When it became clear that 10 African Americans would be seated for jury duty, Prosecutor Jay Stroud pretended to be ill during jury selection. A second trial included only two African Americans, and the Wilmington Ten were convicted.

McKoy and the other defendants received a total of 282 years in prison. At the age of 19, McKoy’s 29-year sentence was the third-longest handed down to any of the members. Chavis, the then-24-year-old commander, was sentenced to 34 years in prison, while Tindall got 31 years. The Wilmington 10, consisting of nine Black males and one white woman, spent nearly a decade in jail before their convictions were overturned by federal appellate courts because of prosecutorial misconduct.

In 1976, Amnesty International took over the group’s defense. The London-based human rights organization declared the Wilmington Ten to be “prisoners of conscience.” They were arrested not for the crimes they were charged with, but because of their political activities.

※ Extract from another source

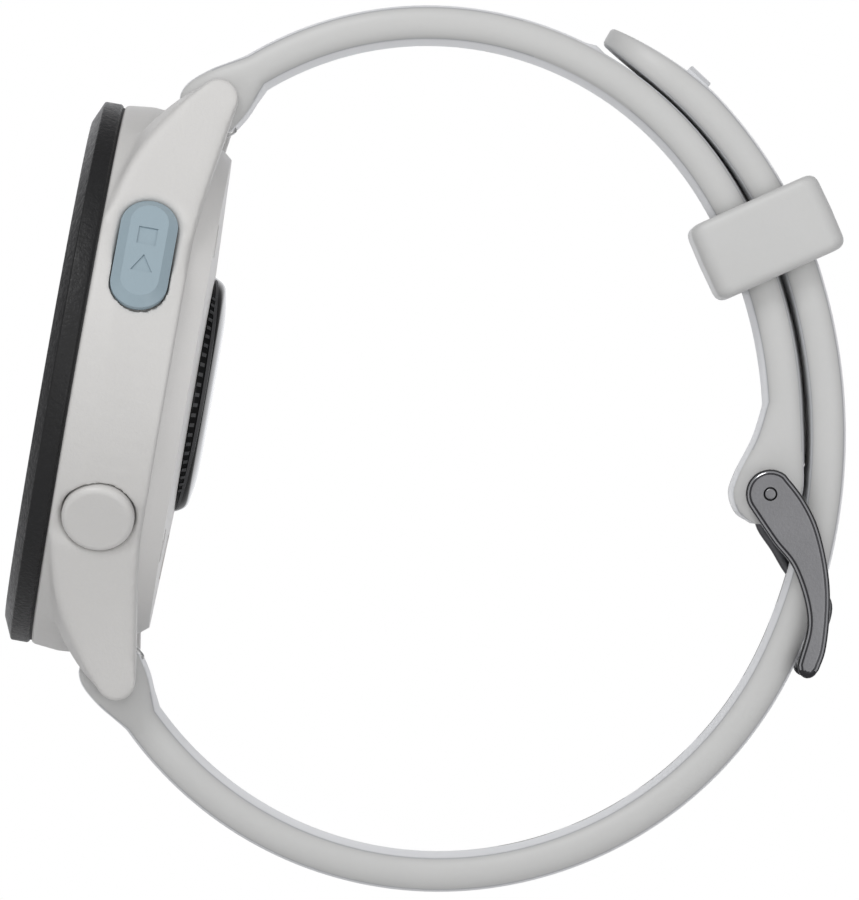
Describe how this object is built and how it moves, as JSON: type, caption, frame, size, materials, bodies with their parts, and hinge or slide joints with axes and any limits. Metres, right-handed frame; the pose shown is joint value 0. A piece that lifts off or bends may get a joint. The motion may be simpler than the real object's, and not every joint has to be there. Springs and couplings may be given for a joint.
{
  "type": "gps running watch",
  "caption": "Round GPS running watch with side buttons, a rear optical sensor and a buckled silicone band with keeper loop, pin buckle and quick-release spring bars.",
  "frame": {"origin": "centre of the flat rear face of the sensor window that rests on the wrist", "axes": "+Z towards 12 o'clock, +X towards 3 o'clock, +Y from the watch into the wrist"},
  "size_m": [0.0438, 0.0639, 0.0702],
  "materials": {
    "case_polymer": "fine satin grain, fibre-reinforced polymer",
    "bezel_black": "near-black fine satin",
    "lens_glass": "polished, chemically strengthened glass",
    "display_film": "clear gloss film",
    "display": "gloss black",
    "steel": "satin steel",
    "foam": "dense foam",
    "seal_rubber": "matt",
    "chassis_plastic": "matt",
    "copper": "bright copper alloy",
    "board": "solder-resist green",
    "flex": "amber film",
    "battery_pouch": "foil pouch",
    "rotor_metal": "dense sintered metal",
    "cover_plastic": "fine satin grain",
    "sensor_gloss": "polished black",
    "emitter": "clear resin",
    "contact_gold": "gold plate",
    "button_blue": "blue-grey satin",
    "button_grey": "warm light grey satin",
    "silicone": "matt light grey silicone",
    "buckle_metal": "satin gunmetal with polished edges",
    "tang_steel": "dark satin steel"
  },
  "bodies": {
    "watch": {"case": "case_polymer", "bezel": "bezel_black", "bezel_gasket": "seal_rubber", "lens": "lens_glass", "touch_panel": "display_film", "display_panel": "display", "display_backing": "steel", "display_pad": "foam", "inner_chassis": "chassis_plastic", "button_switches": "steel", "antenna_ring": "copper", "main_board": "board", "board_shields": "steel", "display_flex": "flex", "battery": "battery_pouch", "battery_tab": "copper", "motor_housing": "steel", "motor_lid": "steel", "beeper_disc": "copper", "back_cover": "cover_plastic", "cover_screws": "steel", "screw_inserts": "copper", "cover_gasket": "seal_rubber", "sensor_window": "sensor_gloss", "sensor_board": "board", "sensor_emitters": "emitter", "charging_contacts": "contact_gold", "button_seals": "seal_rubber", "start_spring": "steel", "back_spring": "steel", "light_spring": "steel", "up_spring": "steel", "down_spring": "steel"},
    "rotor": {"motor_rotor": "rotor_metal"},
    "start_key": {"start_button": "button_blue", "start_clip": "steel"},
    "back_key": {"back_button": "button_grey", "back_clip": "steel"},
    "light_key": {"light_button": "button_grey", "light_clip": "steel"},
    "up_key": {"up_button": "button_grey", "up_clip": "steel"},
    "down_key": {"down_button": "button_grey", "down_clip": "steel"},
    "buckle_side": {"buckle_strap": "silicone", "upper_bar_tube": "steel", "upper_bar_spring": "steel"},
    "hole_side": {"hole_strap": "silicone", "lower_bar_tube": "steel", "lower_bar_spring": "steel"},
    "upper_release": {"upper_bar_lever": "steel"},
    "lower_release": {"lower_bar_lever": "steel"},
    "keeper_loop": {"keeper": "silicone"},
    "buckle": {"buckle_frame": "buckle_metal", "buckle_pin": "buckle_metal"},
    "tang": {"buckle_tang": "tang_steel"}
  },
  "joints": [
    {"name": "motor_spin", "type": "hinge", "parent": "watch", "child": "rotor", "pos_m": [0.0139, -0.00578, 0], "axis": [0, 1, 0], "continuous": true},
    {"name": "start_press", "type": "slide", "parent": "watch", "child": "start_key", "axis": [-0.8829, 0, -0.4695], "range_m": [0, 0.0004], "stiffness_N_per_m": 600, "springref_m": -0.0005, "deforming": ["start_spring"]},
    {"name": "back_press", "type": "slide", "parent": "watch", "child": "back_key", "axis": [-0.8712, 0, 0.4909], "range_m": [0, 0.0004], "stiffness_N_per_m": 600, "springref_m": -0.0005, "deforming": ["back_spring"]},
    {"name": "light_press", "type": "slide", "parent": "watch", "child": "light_key", "axis": [0.8829, 0, -0.4695], "range_m": [0, 0.0004], "stiffness_N_per_m": 600, "springref_m": -0.0005, "deforming": ["light_spring"]},
    {"name": "up_press", "type": "slide", "parent": "watch", "child": "up_key", "axis": [1, 0, 0], "range_m": [0, 0.0004], "stiffness_N_per_m": 600, "springref_m": -0.0005, "deforming": ["up_spring"]},
    {"name": "down_press", "type": "slide", "parent": "watch", "child": "down_key", "axis": [0.8829, 0, 0.4695], "range_m": [0, 0.0004], "stiffness_N_per_m": 600, "springref_m": -0.0005, "deforming": ["down_spring"]},
    {"name": "buckle_strap_swing", "type": "hinge", "parent": "watch", "child": "buckle_side", "pos_m": [0, -0.00383, 0.0228], "axis": [1, 0, 0], "range_deg": [-0.5, 0.15], "stiffness_Nm_per_rad": 0.05},
    {"name": "hole_strap_swing", "type": "hinge", "parent": "watch", "child": "hole_side", "pos_m": [0, -0.00383, -0.0228], "axis": [1, 0, 0], "range_deg": [-0.185, 0.61]},
    {"name": "upper_release_slide", "type": "slide", "parent": "buckle_side", "child": "upper_release", "axis": [-1, 0, 0], "range_m": [0, 0.00125], "stiffness_N_per_m": 500, "springref_m": -0.001, "deforming": ["upper_bar_spring"]},
    {"name": "lower_release_slide", "type": "slide", "parent": "hole_side", "child": "lower_release", "axis": [-1, 0, 0], "range_m": [0, 0.00125], "stiffness_N_per_m": 500, "springref_m": -0.001, "deforming": ["lower_bar_spring"]},
    {"name": "keeper_slide", "type": "hinge", "parent": "buckle_side", "child": "keeper_loop", "pos_m": [0, 0.01412, 0.00189], "axis": [1, 0, 0], "range_deg": [-9, 8]},
    {"name": "buckle_swing", "type": "hinge", "parent": "buckle_side", "child": "buckle", "pos_m": [0, 0.04447, 0.00015], "axis": [1, 0, 0], "range_deg": [-0.5, 2.5]},
    {"name": "tang_swing", "type": "hinge", "parent": "buckle_side", "child": "tang", "pos_m": [0, 0.04447, 0.00015], "axis": [1, 0, 0], "range_deg": [-0.5, 2.5]}
  ],
  "couplings": [
    {"joint": "hole_strap_swing", "follows": "buckle_strap_swing", "ratio": -1.2},
    {"joint": "tang_swing", "follows": "buckle_swing", "ratio": 1}
  ]
}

Amnesty International’s proclamation about the Wilmington Ten upset some and embarrassed others, especially when they were awarded the Nobel Peace Prize that year, as reported by The New York Times.

“Soon the charge was repeated and amplified by the American Ambassador to the United Nations, Andrew Young, who contended in an interview with a French newspaper that the United States harbored ‘hundreds, perhaps thousands of political prisoners,’” according to the newspaper.

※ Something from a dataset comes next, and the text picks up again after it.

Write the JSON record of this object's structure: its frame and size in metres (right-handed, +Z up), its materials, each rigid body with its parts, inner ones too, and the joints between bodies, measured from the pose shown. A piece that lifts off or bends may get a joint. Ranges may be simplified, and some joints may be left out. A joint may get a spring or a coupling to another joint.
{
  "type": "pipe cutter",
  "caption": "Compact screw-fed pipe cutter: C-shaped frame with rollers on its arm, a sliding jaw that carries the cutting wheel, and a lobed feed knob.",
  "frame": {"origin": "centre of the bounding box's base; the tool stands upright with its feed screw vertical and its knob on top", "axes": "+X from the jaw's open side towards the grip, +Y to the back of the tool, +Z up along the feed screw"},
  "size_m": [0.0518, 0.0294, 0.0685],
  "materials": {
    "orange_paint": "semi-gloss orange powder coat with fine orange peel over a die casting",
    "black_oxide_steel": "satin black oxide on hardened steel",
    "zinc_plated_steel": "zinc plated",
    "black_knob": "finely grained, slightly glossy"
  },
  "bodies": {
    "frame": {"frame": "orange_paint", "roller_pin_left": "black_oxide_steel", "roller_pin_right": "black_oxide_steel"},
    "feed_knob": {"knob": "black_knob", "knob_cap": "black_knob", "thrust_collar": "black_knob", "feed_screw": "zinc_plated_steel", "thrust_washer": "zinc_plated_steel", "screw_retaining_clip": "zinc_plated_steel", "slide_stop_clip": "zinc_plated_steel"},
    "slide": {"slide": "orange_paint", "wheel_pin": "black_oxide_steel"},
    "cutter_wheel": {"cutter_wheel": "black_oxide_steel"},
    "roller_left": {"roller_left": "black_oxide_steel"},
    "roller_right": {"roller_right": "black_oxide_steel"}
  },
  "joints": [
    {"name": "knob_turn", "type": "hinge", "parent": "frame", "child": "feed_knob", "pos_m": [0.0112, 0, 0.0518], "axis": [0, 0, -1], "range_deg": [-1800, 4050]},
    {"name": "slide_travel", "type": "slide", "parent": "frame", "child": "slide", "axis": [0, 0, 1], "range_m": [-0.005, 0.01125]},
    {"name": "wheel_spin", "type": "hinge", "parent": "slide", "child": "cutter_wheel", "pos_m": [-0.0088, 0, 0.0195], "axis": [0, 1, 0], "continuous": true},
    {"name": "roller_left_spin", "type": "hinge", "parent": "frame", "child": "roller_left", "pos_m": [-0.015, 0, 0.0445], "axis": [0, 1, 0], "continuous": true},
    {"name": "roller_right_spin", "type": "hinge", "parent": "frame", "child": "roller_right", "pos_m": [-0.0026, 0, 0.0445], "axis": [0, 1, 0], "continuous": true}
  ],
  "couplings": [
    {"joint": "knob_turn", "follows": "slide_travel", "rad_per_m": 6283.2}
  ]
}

“The Wilmington Ten, for example, are innocent,” Young stated. He later reiterated that the charges against the group were “trumped up,” according to the Times.

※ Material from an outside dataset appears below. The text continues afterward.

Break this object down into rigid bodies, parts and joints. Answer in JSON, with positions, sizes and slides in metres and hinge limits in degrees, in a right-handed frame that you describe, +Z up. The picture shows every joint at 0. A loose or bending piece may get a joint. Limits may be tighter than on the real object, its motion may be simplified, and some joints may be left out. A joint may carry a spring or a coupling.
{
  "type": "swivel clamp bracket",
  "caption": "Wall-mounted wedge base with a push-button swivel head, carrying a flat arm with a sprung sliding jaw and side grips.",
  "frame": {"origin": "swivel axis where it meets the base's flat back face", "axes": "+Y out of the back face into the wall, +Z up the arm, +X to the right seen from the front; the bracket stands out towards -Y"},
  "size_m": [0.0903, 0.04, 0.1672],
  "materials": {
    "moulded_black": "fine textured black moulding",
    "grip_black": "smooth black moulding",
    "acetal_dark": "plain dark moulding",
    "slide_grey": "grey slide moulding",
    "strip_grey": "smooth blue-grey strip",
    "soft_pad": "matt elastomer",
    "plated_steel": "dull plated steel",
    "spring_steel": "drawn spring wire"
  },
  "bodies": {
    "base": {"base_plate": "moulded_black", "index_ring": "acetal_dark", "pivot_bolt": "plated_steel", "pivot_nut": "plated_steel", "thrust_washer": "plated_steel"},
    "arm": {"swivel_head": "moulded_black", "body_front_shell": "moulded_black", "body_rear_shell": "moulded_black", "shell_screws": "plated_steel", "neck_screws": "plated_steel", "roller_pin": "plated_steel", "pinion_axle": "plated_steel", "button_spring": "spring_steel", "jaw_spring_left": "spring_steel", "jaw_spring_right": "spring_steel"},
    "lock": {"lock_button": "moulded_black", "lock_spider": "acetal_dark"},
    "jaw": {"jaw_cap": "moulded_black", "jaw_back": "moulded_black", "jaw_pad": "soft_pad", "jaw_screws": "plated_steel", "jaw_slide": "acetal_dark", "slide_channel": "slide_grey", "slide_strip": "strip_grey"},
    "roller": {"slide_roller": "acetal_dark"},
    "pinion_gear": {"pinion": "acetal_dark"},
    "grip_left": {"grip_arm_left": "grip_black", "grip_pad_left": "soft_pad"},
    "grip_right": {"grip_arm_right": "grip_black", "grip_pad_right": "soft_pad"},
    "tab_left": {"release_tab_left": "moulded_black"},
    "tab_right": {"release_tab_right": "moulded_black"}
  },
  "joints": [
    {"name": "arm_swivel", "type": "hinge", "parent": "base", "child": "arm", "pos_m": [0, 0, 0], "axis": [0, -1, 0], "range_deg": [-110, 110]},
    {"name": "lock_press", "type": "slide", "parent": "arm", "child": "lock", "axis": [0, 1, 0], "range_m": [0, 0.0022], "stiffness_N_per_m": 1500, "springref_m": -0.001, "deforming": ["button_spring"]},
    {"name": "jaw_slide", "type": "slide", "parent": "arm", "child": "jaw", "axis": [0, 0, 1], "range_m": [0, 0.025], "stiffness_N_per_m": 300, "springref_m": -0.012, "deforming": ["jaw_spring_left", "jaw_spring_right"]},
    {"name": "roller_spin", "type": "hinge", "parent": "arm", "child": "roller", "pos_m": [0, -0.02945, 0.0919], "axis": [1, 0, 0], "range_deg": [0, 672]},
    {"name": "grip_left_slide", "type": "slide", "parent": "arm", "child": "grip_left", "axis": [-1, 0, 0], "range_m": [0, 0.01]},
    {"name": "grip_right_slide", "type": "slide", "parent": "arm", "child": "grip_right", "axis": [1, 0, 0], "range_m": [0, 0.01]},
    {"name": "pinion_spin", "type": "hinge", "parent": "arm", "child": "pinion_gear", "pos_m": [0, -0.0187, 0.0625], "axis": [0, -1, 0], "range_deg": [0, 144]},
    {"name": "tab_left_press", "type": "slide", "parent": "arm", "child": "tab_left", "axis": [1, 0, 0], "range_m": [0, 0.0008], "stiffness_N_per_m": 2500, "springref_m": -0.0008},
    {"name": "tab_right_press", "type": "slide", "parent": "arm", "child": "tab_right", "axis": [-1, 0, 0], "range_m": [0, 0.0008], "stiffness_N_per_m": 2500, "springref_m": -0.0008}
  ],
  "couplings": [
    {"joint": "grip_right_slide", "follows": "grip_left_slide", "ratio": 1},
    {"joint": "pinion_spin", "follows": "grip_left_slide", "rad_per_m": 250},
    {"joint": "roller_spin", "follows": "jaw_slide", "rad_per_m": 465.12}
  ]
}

In December 1980, the convictions of the Wilmington Ten were finally overturned. Timothy Tyson, a North Carolina history, and Duke University visiting professor, told CNN that he was handed the Wilmington Ten prosecutor’s handwritten notes before 2012, when the NNPA and NAACP called for pardons of innocence for the Wilmington 10.  “It was pretty shocking stuff,” Tyson said of the incident.

He mentioned at least six potential jurors who had “KKK Good!!” scribbled next to their names. It said next to a woman’s name, “NO, she associates with Negroes.”

The prosecutor, Jay Stroud, had written the benefits and drawbacks of a mistrial on the back of the legal pad, according to Tyson. One of the benefits was a new jury and a fresh start.

In 2012, 40 years after they were wrongfully convicted, the Wilmington 10 were pardoned by North Carolina Gov. Beverly Perdue.

“These convictions were tainted by naked racism and represent an ugly stain on North Carolina’s criminal justice system that cannot be allowed to stand any longer,” the state’s governor stated at the time. “Justice demands that this stain finally be removed.”

Responding to McKoy’s death, Chavis reflected on the group and his fallen comrades. “Once again, I am saddened at the passing of another freedom fighting member of the Wilmington Ten,” Chavis remarked. He said McKoy was dedicated to the freedom movement in Wilmington and globally. “He was also a master base guitarist who would always play the right beat with the inspiring music of freedom,” Chavis recalled. “May James ‘Bun’ McKoy rest in power and in peace, and may his memory and uplifting spirit live on for generations to come.”